Location
- Gorse Lane Grantham, Lincolnshire, NG31 7UF England
- Coordinates: 52°53′41″N 0°38′25″W﻿ / ﻿52.894732°N 0.640246°W

Information
- Type: Private preparatory day school
- Established: 1986
- Local authority: Lincolnshire
- Department for Education URN: 120738 Tables
- Ofsted: Reports
- Head: Kathryn Korcz
- Staff: 11
- Gender: Coeducational
- Age: 3 to 11
- Enrolment: 120~
- Website: http://www.granthamprep.co.uk/

= Grantham Preparatory School =

Independent preparatory school in Grantham, Lincolnshire, England

Grantham Preparatory School is a private preparatory school in Grantham, Lincolnshire, England.

==History==
It was founded in 1986 by a local individual.
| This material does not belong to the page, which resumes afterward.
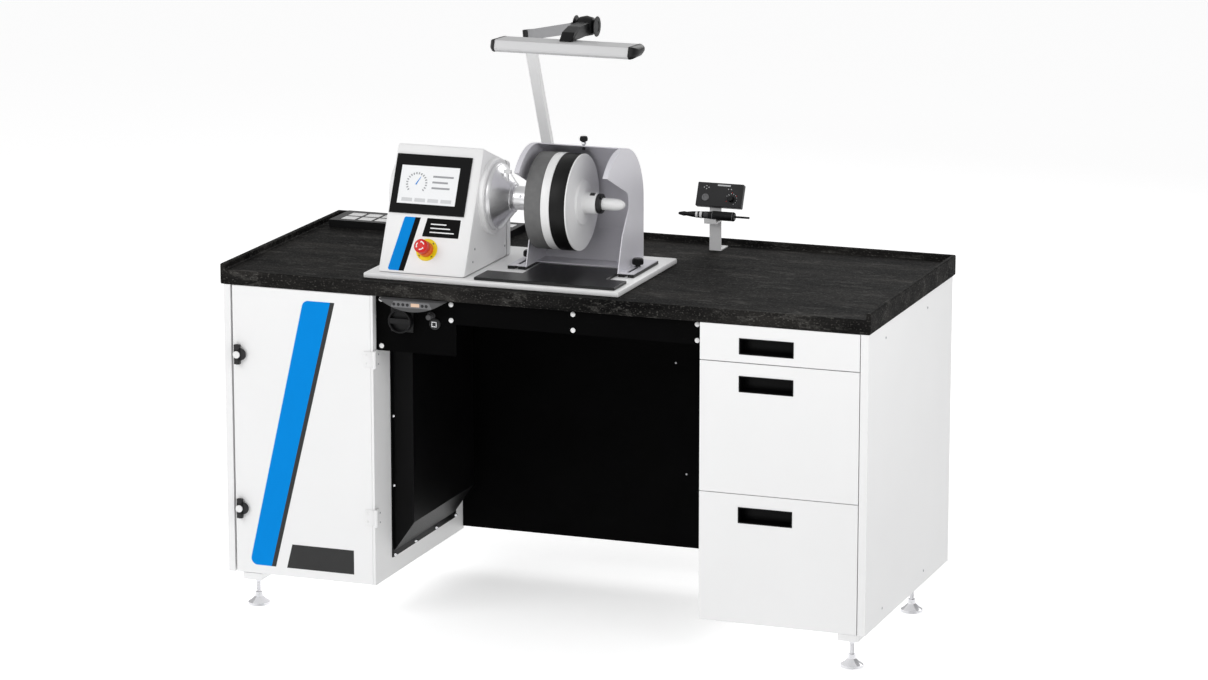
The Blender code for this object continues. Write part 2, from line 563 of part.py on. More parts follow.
def dust_hood():
    """Sheet hood: two side plates, arched roof cut back in the middle, sloping rear chute and feet."""
    left, right = HOOD_X
    hood = outline("dust_hood", "hood_sheet", hood_profile(), HOOD_X, origin=(0.0, SPINDLE_Y, HOOD_FOOT_Z))
    inner = (left + HOOD_SHEET, right - HOOD_SHEET)
    rear_radius = HOOD_RADIUS - HOOD_SHEET
    rear = HOOD_CENTRE[0] + rear_radius
    hollow = [(-0.40, 0.90), (-0.1100, 0.90), (-0.1100, HOOD_FOOT_Z + HOOD_SHEET),
              (-0.0400, HOOD_FOOT_Z + HOOD_SHEET), (rear, 1.0250)]
    hollow += arc(HOOD_CENTRE, rear_radius, 0, 180, 24) + [(-0.40, 1.1150)]
    behind = [(rear + HOOD_SHEET * 2, 0.90), (rear + HOOD_SHEET * 2, 1.0180), (rear + HOOD_SHEET * 0.4, 1.0180),
              (-0.0385, HOOD_FOOT_Z), (-0.1150, HOOD_FOOT_Z - 0.001), (-0.1150, 0.90)]
    roof_edge = 12
    mouth_y = HOOD_CENTRE[0] + HOOD_RADIUS * math.sin(math.radians(roof_edge))
    side_strip = 0.014
    cut(hood,
        outline("hood_hollow", None, hollow, inner),
        outline("hood_behind", None, behind, inner),
        box("hood_mouth", None, (left + side_strip, right - side_strip), (-0.5, mouth_y), (1.125, 1.5)),
        rod("screw_hole", None, (0.021, -0.100, 1.20), (0.021, -0.100, 1.35), 0.0042, sides=12))
    for name, x in (("left", (left - 0.049, left + 0.001)), ("right", (right - 0.001, right + 0.042))):
        join(hood, box("hood_foot_" + name, None, x, (-0.1800, 0.0070), (HOOD_FOOT_Z, HOOD_FOOT_Z + HOOD_SHEET)))
    for name, x in (("left", left - 0.026), ("right", right + 0.021)):
        cut(hood, box("hood_slot_" + name, None, (x - 0.0045, x + 0.0045), (-0.1650, -0.0800), (0.90, 0.96)))
        hood_clamp(name, x)
    hood_screw()


def hood_clamp(side, x):
    """Stud and knob that hold one foot of the hood down on the base plate."""
    spot = (x, -0.0900)
    foot_top = HOOD_FOOT_Z + HOOD_SHEET + GAP
    turned("hood_clamp_" + side, "black_plastic",
           [(0.9720, 0.0), (0.9720, 0.0120), (0.9690, 0.0145), (0.9560, 0.0145), (0.9540, 0.0070),
            (foot_top, 0.0070), (foot_top, 0.0030), (PLATE_TOP + GAP, 0.0030), (PLATE_TOP + GAP, 0.0)],
           (*spot, 0.0), axis=Z_AXIS, sides=16)


def hood_screw():
    """Thumb screw through the roof, near its front edge."""
    turned("hood_top_screw", "black_plastic",
           [(1.2900, 0.0), (1.2900, 0.0085), (1.2880, 0.0100), (1.2780, 0.0100), (1.2750, 0.0050),
            (1.2750, 0.0036), (1.2540, 0.0036), (1.2540, 0.0)], (0.021, -0.100, 0.0), axis=Z_AXIS, sides=16)


def work_mat():
    """Rubber mat: a wide bar in front of the hood and a tongue between its feet."""
    front, step, back = -0.348, -0.253, -0.118
    mat = plan("work_mat", "rubber",
               [(-0.193, front), (0.197, front), (0.197, step), (0.140, step), (0.140, back), (-0.0935, back),
                (-0.0935, step), (-0.193, step)], (PLATE_TOP + GAP, PLATE_TOP + 0.0080))
    soften(mat, 0.0015)


# ---------------------------------------------------------------- lamp
def lamp():
    """Edge bracket, swivel, two arms, knuckle and head."""
    x, y = LAMP_BASE
    strip_top = WORKTOP_Z + STRIP_HEIGHT + GAP
    under = WORKTOP_Z - SLAB - GAP
    rear = DEPTH_HALF + GAP
    outline("lamp_bracket", "black_coat",
            [(0.345, under - 0.010), (REACH, under - 0.010), (REACH, strip_top + 0.010), (0.325, strip_top + 0.010),
             (0.325, strip_top), (rear, strip_top), (rear, under), (0.345, under)], (x - 0.030, x + 0.030))
    base = strip_top + 0.010 + GAP
    swivel = rod("lamp_swivel", "black_plastic", (x, y, base), (x, y, 0.9780), 0.0240, sides=24,
                 origin=(x, y, base))
    for side in (-1, 1):
        cheek = x + side * 0.0185
        join(swivel, box("swivel_cheek_%d" % side, None, (cheek - 0.0040, cheek + 0.0040), (y - 0.0140, y + 0.0140),
                         (0.9700, LAMP_PIVOT_Z + 0.0140)))
    lower_arm(Vector((x, y, LAMP_PIVOT_Z)))
    upper_arm()
    lamp_head()


def tube_profile(name, width, height, wall, start, end, parent):
    """A rectangular tube along the parent's local X axis, with a cable slot on its local -Z side."""
    tube = box(name, "brushed_aluminium", (start, end), (-width / 2, width / 2), (-height / 2, height / 2),
               parent=parent)
    bore = box(name + "_bore", None, (start - 0.01, end + 0.01), (wall - width / 2, width / 2 - wall),
               (wall - height / 2, height / 2 - wall), parent=parent)
    slot = box(name + "_cable_slot", None, (start + 0.06, end - 0.06), (-0.003, 0.003), (-height, 0.0),
               parent=parent)
    cut(tube, bore, slot)
    return tube


def lower_arm(pivot):
    """Lower arm: its frame's local X runs from the pivot to the elbow, local Y across the arm."""
    along = Vector(ELBOW) - pivot
    frame = aimed_empty("lower_arm_frame", pivot, along, -X_AXIS)
    reach = along.length
    arm = tube_profile("lamp_lower_arm", 0.0280, 0.0190, 0.0018, -0.012, reach - 0.0270, frame)
    join(arm, rod("lower_arm_top", None, (reach - 0.050, 0, 0), (reach - 0.0230, 0, 0), 0.0085, parent=frame),
         box("lower_arm_plug", None, (reach - 0.0450, reach - 0.0300), (-0.0135, 0.0135), (-0.0090, 0.0090),
             parent=frame))


def aimed_empty(name, origin, along, across):
    """A guide whose local X points along the first direction and local Y is near the second."""
    first = Vector(along).normalized()
    third = first.cross(Vector(across)).normalized()
    second = third.cross(first)
    turn = Matrix((first, second, third)).transposed()
    return empty(name, origin, turn.to_euler())


def upper_arm():
    """Upper arm with the elbow block at its near end."""
    elbow = Vector(ELBOW)
    along = Vector(KNUCKLE) - elbow
    level = Vector((along.x, along.y, 0.0)).normalized()
    frame = aimed_empty("upper_arm_frame", elbow, along, Z_AXIS.cross(level))
    tube_end = along.length - 0.048
    arm = tube_profile("lamp_upper_arm", 0.0190, 0.0270, 0.0018, -0.005, tube_end, frame)
    join(arm, rod("elbow_block", None, (0.0, 0.0, -0.0125), (0.0, 0.0, 0.0150), 0.0155, sides=24, parent=frame),
         box("upper_arm_plug", None, (tube_end - 0.020, tube_end - 0.004), (-0.0085, 0.0085), (-0.0125, 0.0125),
             parent=frame),
         rod("knuckle_stub", None, (tube_end - 0.012, 0, 0), (along.length - 0.0300, 0, 0), 0.0080, parent=frame))


def lamp_head():
    """Knuckle with its neck, and the flat lamp head."""
    centre = Vector(KNUCKLE)
    knuckle = turned("lamp_knuckle", "black_plastic",
                     [(0.0280, 0.0), (0.0260, 0.0140), (0.0180, 0.0230), (0.0, 0.0270), (-0.0180, 0.0230),
                      (-0.0260, 0.0140), (-0.0280, 0.0)], centre, sides=28)
    neck_end = Vector((centre.x, -0.2620, 1.5860))
    head_top = 1.5700
    join(knuckle, rod("neck", None, centre + Vector((0.0, -0.012, -0.004)), neck_end, 0.0190,
                      sides=16, end_radius=0.0110),
         rod("head_pin", None, (neck_end.x, neck_end.y + 0.002, neck_end.z),
             (neck_end.x, neck_end.y + 0.002, head_top), 0.0080, sides=16))
    head = [(-0.3300, 1.5720), (-0.3380, 1.5480), (-0.3280, 1.5400), (-0.2700, 1.5400), (-0.2260, 1.5560),
            (-0.2500, 1.5690)]
    half = 0.2030
    end_wall = 0.0180
    lamp = outline("lamp_head", "brushed_aluminium", head, (centre.x - half, centre.x + half),
                   origin=(neck_end.x, neck_end.y, head_top))
    soften(lamp, 0.0030)
    light_well = [(-0.3240, 1.5300), (-0.2720, 1.5300), (-0.2720, 1.5450), (-0.2430, 1.5560), (-0.2540, 1.5640),
                  (-0.3250, 1.5670)]
    cut(lamp, outline("light_well", None, light_well, (centre.x - half + end_wall, centre.x + half - end_wall)))


# ---------------------------------------------------------------- bench-top accessories
def parts_tray():
    """Tray with two rows of shallow square rests."""
    left, right = -0.8606, -0.3260
    front, back = 0.2375, 0.3750
    columns, cell, pitch = 10, 0.044, 0.0500
    tray = box("parts_tray", "black_plastic", (left, right), (front, back), (WORKTOP_Z + GAP, 0.9440))
    first = left + 0.024
    for row in range(2):
        y = front + 0.0215 + row * pitch
        for column in range(columns):
            x = first + column * pitch
            cut(tray, box("cell_%d_%d" % (row, column), None, (x, x + cell), (y, y + cell), (0.9410, 0.96)))


def micromotor():
    """Bent stand with a cradle, tilted control box, speed knob and handpiece."""
    x = 0.2515
    half = 0.0165
    stand = outline("micromotor_stand", "white_coat",
                    [(0.2980, WORKTOP_Z + GAP), (0.3580, WORKTOP_Z + GAP), (0.3580, 0.9262), (0.3010, 0.9262),
                     (0.3010, 1.0430), (0.3220, 1.0900), (0.3192, 1.0912), (0.2982, 1.0440)],
                    (x - half, x + half))
    cradle = [(0.2990, 1.0080), (0.2560, 1.0080), (0.2540, 1.0180), (0.2510, 1.0180), (0.2530, 1.0050),
              (0.2990, 1.0050)]
    join(stand, outline("cradle", None, cradle, (x - half, x + half)))
    tilt = math.radians(24)
    face = empty("control_face", (0.0, 0.2800, 1.0480), (-tilt, 0.0, 0.0))
    body = box("micromotor_box", "grey_plastic", (0.1995, 0.3295), (0.0, 0.0175), (0.0, 0.0660),
               origin=(0.2645, 0.0, 0.0), parent=face)
    soften(body, 0.0015)
    knob = (0.2990, -GAP, 0.0230)
    turned("speed_knob", "black_plastic", [(0.0120, 0.0), (0.0120, 0.0065), (0.0100, 0.0080), (0.0, 0.0085),
                                           (0.0, 0.0)], knob, axis=-Y_AXIS, sides=20, parent=face)
    axis_y, axis_z = 0.2740, 1.0245
    turned("handpiece", "black_plastic",
           [(0.3560, 0.0), (0.3560, 0.0028), (0.3160, 0.0028), (0.3150, 0.0105), (0.3120, 0.0125),
            (0.2520, 0.0125), (0.2480, 0.0105), (0.1960, 0.0080), (0.1780, 0.0055), (0.1700, 0.0065),
            (0.1560, 0.0035), (0.1560, 0.0)], (0.0, axis_y, axis_z), sides=20)


# ---------------------------------------------------------------- build
worktop()
left_carcass()
right_carcass()
knee_space()
dust_extraction()
door()
drawers()
feet()
controls()
housing()
motor()
spindle()
dust_hood()
work_mat()
lamp()
parts_tray()
micromotor()
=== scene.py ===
"""Looks for the polishing bench: materials on every CAD node, the small fittings, light and camera."""
import json
from math import asin, atan2, cos, pi, radians, sin, tan

import bmesh
import bpy
from mathutils import Matrix, Vector


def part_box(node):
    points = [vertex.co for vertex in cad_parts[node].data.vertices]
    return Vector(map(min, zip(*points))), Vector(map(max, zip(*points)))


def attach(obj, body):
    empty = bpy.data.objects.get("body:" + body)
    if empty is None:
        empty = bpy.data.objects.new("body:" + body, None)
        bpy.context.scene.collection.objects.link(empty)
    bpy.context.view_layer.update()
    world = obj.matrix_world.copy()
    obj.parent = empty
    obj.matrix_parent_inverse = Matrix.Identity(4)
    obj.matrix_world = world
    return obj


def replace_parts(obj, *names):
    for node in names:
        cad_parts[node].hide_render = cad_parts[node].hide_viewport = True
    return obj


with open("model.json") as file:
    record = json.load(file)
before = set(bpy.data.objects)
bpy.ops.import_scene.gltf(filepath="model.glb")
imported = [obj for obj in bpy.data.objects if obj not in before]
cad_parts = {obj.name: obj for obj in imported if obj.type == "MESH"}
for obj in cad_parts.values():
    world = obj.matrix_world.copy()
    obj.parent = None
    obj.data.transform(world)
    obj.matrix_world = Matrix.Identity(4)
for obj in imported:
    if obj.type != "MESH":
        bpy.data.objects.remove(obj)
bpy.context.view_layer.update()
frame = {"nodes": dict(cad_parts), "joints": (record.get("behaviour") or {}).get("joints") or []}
NODES = frame["nodes"]
JOINTS = {joint["name"]: joint for joint in frame["joints"]}
BENCH = "bench"
FEET = ("foot_front_left", "foot_front_right", "foot_rear_left", "foot_rear_right")
FULL = 2 * pi
BORE = 0.016                       # radius of the hole in all that sits on the spindle's thread
LIFT = 0.0003                       # thickness of a printed film, and a small gap
HOUSING_LEAN = atan2(0.147, 0.32)     # backward lean of the machine's front from upright
BOX_LEAN = radians(24)         # the same for the micromotor's control box


# ------------ materials
def new_material(name):
    """A node material with its Principled shader."""
    made = bpy.data.materials.new(name)
    made.use_nodes = True
    return made, made.node_tree, made.node_tree.nodes["Principled BSDF"]


def fill(node, values):
    """Set a node's inputs by name."""
    for name, value in values.items():
        node.inputs[name].default_value = value
    return node


def noise(tree, scale, detail=3.0, stretch=(1.0, 1.0, 1.0), roughness=0.5):
    """Noise over object coordinates, stretched along an axis where its factor is below one."""
    where = tree.nodes.new("ShaderNodeTexCoord")
    mapping = fill(tree.nodes.new("ShaderNodeMapping"), {"Scale": stretch})
    made = fill(tree.nodes.new("ShaderNodeTexNoise"),
                {"Scale": scale, "Detail": detail, "Roughness": roughness})
    tree.links.new(where.outputs["Object"], mapping.inputs["Vector"])
    tree.links.new(mapping.outputs["Vector"], made.inputs["Vector"])
    return made.outputs["Fac"]


def ramp(tree, factor, stops):
    """Colours along a factor; each stop is (position, colour)."""
    made = tree.nodes.new("ShaderNodeValToRGB")
    elements = made.color_ramp.elements
    while len(elements) < len(stops):
        elements.new(0.5)
    for element, (position, colour) in zip(elements, stops):
        element.position = position
        element.color = (*colour, 1.0)
    tree.links.new(factor, made.inputs["Fac"])
    return made.outputs["Color"]


def spread(tree, factor, low, high):
    """Map a noise factor onto a range of values."""
    made = fill(tree.nodes.new("ShaderNodeMapRange"),
                {"From Min": 0.3, "From Max": 0.7, "To Min": low, "To Max": high})
    tree.links.new(factor, made.inputs["Value"])
    return made.outputs["Result"]


def shades(colour, amount):
    """The colour a little darker and a little lighter."""
    return (tuple(value * (1 - amount) for value in colour),
            tuple(min(1.0, value * (1 + amount)) for value in colour))


def bump(tree, shader, height, distance):
    """Small relief from a height."""
    made = fill(tree.nodes.new("ShaderNodeBump"), {"Distance": distance})
    tree.links.new(height, made.inputs["Height"])
    tree.links.new(made.outputs["Normal"], shader.inputs["Normal"])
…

The school is now operated by A for E Limited, a subsidiary of the International
Education Systems (IES) Limited organisation, and is administered by a board of three directors.

==Curriculum==
The school curriculum was rated outstanding in the 2008 Ofsted inspection.

==Extracurricular activities==
The 2011 ISI Inspection noted that the school "wins many awards in local music and speech and drama festivals, and in 2010 gained the Gold Artsmark award in recognition of the high standards achieved in art, music, dance and drama."